Quel est l’intérêt de cet ouvrage pour les animateurs des services de vocations ? J’en soulignerai deux :

- Comprendre
On s’interroge souvent sur ce que font et disent les jeunes lycéens.
Telle initiative de leurs aumôniers suscite parfois des polémiques. A lire ces pages, on apprend à porter un regard fraternel et même admiratif sur l’immense effort de reconversion entrepris par les prêtres et les associations de parents (F.N.A.P.E.C.). Reconnaissons dans les aumôneries un lieu de croissance de l’Eglise d’aujourd’hui.

- Se rendre attentif à une seconde "source" de vocation
L’effort actuel des aumôneries vise à "aider" les lycéens à advenir comme sujets ayant "une colonne vertébrale" et une pensée personnelle, à se définir chacun comme sujet différent des autres et, si possible, à se mettre en marche comme croyants vers une recherche jamais terminée sur une route dont on ne voit pas le terme" (page 90).
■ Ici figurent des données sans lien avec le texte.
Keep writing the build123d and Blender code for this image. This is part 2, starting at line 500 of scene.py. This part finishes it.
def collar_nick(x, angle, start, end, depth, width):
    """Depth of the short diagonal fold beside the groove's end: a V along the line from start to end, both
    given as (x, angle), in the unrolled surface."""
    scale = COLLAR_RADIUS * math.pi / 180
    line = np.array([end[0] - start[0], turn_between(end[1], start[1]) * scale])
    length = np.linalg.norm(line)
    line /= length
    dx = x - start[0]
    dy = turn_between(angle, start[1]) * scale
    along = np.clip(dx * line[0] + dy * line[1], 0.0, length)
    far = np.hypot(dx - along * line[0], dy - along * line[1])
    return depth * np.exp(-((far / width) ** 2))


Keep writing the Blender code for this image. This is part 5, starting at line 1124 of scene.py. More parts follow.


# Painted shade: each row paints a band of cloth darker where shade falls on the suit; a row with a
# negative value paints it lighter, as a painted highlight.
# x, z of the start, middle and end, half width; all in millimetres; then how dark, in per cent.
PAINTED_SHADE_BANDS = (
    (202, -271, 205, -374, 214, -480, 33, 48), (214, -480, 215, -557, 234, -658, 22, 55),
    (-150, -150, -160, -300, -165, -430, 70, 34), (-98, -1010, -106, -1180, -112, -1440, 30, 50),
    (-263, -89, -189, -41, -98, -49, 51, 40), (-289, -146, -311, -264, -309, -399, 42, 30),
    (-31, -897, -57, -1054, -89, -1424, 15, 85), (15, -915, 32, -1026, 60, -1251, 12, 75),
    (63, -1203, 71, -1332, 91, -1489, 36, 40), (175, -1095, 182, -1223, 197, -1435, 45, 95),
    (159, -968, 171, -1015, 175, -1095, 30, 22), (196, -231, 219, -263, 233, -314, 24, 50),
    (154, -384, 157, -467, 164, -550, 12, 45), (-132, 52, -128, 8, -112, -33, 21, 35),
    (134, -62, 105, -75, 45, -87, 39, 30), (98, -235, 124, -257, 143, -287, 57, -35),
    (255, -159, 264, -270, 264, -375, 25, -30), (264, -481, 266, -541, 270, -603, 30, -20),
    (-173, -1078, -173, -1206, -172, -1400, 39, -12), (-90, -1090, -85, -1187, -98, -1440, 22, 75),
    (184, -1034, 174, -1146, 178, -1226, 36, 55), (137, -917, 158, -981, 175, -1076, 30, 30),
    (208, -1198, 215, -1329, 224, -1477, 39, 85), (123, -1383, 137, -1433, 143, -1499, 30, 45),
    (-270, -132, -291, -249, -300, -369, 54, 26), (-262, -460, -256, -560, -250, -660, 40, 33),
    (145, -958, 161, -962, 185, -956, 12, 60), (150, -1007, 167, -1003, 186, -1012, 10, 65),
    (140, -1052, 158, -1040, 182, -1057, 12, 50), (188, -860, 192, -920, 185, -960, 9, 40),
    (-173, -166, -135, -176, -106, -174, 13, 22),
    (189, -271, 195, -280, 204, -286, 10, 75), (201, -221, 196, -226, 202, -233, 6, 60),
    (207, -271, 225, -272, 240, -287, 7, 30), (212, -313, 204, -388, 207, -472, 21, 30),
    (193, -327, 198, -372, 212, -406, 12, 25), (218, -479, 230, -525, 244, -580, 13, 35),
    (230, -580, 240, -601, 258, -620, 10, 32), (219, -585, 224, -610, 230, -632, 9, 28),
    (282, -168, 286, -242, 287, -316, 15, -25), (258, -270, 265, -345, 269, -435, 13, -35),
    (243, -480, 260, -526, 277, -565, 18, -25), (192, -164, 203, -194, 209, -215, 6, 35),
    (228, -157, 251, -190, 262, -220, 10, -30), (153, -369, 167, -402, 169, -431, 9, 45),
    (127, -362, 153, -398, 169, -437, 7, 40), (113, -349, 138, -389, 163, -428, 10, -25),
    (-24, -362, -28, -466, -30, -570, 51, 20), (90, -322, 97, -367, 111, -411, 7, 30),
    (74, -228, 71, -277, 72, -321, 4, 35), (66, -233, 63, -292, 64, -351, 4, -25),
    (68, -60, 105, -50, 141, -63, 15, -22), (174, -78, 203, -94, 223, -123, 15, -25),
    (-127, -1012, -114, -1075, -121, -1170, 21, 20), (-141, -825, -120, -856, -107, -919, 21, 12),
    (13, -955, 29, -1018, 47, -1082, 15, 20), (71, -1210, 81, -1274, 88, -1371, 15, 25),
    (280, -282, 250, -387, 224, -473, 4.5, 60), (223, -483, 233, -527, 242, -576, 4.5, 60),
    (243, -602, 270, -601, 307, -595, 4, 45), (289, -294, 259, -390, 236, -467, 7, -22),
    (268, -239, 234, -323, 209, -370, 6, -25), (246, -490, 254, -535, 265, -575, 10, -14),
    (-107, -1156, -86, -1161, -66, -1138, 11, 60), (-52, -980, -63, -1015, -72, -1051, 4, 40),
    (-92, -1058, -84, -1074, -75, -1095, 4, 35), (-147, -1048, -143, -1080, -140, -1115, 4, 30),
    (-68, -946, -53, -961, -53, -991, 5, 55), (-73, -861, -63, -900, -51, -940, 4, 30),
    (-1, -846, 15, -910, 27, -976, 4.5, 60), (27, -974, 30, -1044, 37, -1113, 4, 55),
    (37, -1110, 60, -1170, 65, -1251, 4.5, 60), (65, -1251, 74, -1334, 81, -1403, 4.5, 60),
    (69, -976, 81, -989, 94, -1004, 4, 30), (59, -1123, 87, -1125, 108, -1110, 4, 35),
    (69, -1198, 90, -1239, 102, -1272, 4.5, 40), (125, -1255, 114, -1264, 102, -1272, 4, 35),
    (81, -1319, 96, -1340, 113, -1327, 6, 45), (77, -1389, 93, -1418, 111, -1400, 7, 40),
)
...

Cet effort est largement celui de laïcs - adultes et jeunes - qui prennent des responsabilités. Ce qu’il nous faut donc chercher avec ces équipes, c’est comment une responsabilité temporaire peut être lieu d’éveil à une responsabilité plus durable (ministères) ou même à un engagement définitif (ordination ou consécration). Avouons que nous l’ignorons largement. L’éveil se fait d’ordinaire à partir d’une expérience spirituelle. Pourrait-il se réaliser aussi à partir d’une exercice de responsabilités ? A quelles conditions ? C’est l’une des questions fondamentales qui divisent la pastorale des vocations depuis 15 ans...

Cette recherche suppose des contacts, des dialogues entre SDV et aumôneries. Ce "dossier libre" donne une base de départ.

Je termine cependant par un regret : près de 500 religieux et religieuses travaillent dans les aumôneries. Sauf erreur de lecture, ils n’ont droit qu’à une note "administrative" page 40. Les communautés croyantes ne seront complètes que si ces témoins y sont reconnus comme "sujets différents des autres".

Claude CUGNASSE

"DEMAIN EST DEJA AUJOURD’HUI"
Pierre MOITEL - Le Centurion

Ce livre est une somme et un outil de travail.
Il rassemble de nombreuses données contenues dans des ouvrages spécialisés sur les jeunes d’aujourd’hui, la linguistique, l’ethnologie et la futurologie. Cette synthèse est toujours concrète, illustrée d’exemples simples, souvent empruntés au monde des lycéens que l’auteur connaît bien.
Ce livre est écrit pour ceux qui veulent comprendre les jeunes et le monde qui advient peu à peu autour de nous. Aussi il se termine par sept questionnaires qui voudraient permettre à chacun de vérifier les conclusions proposées, de réaliser sa propre synthèse, autant que possible en travail de groupe.

A tous ces titres, cet ouvrage est précieux. A Angers en 1975, quand le congrès des Services des vocations a été consacré à l’incroyance, nous avons pressenti l’importance des décalages culturels. Nous balbutions encore dans cc domaine et pourtant, n’y a-t-il pas là l’une des grandes difficultés pour l’éveil aujourd’hui ? Il faut lire ce livre. L’auteur lui-même voudrait que l’on reste libre par rapport à certaines conclusions. Pour ma part, je trouve fort optimiste le tableau de "demain" qui est proposé page 63, et les chemins de la foi décrits dans le chapitre 5 me semblent à la fois excellents et trop courts. Ils décrivent une partie de ce qu’il faut faire et de ce qu’il ne faut plus faire. Bien. Mais la foi est une réalité complexe.
dont nous n’avons pas l’initiative. Pierre MOITEL le sait si bien "qu’il plaide pour un espace en blanc (page 164) où Dieu pourrait se révéler par ses chemins à lui que nous ne contrôlerons jamais. On peut comprendre ainsi plusieurs des chemins proposés. Je regrette cependant que cette dimension ne soit pas plus explicitement développée. Au-delà des barrières culturelles, il y a le mystère des personnes, celle du Dieu-Esprit, et celle de chacun de nous.
Il échappe aux analyses, il s’ouvre parfois dans la nuit, la prière en est la clef ...

Ces réserves clairement exprimées, si vous ne lisez un 1979 qu’un seul livre de "culture", lisez celui-là.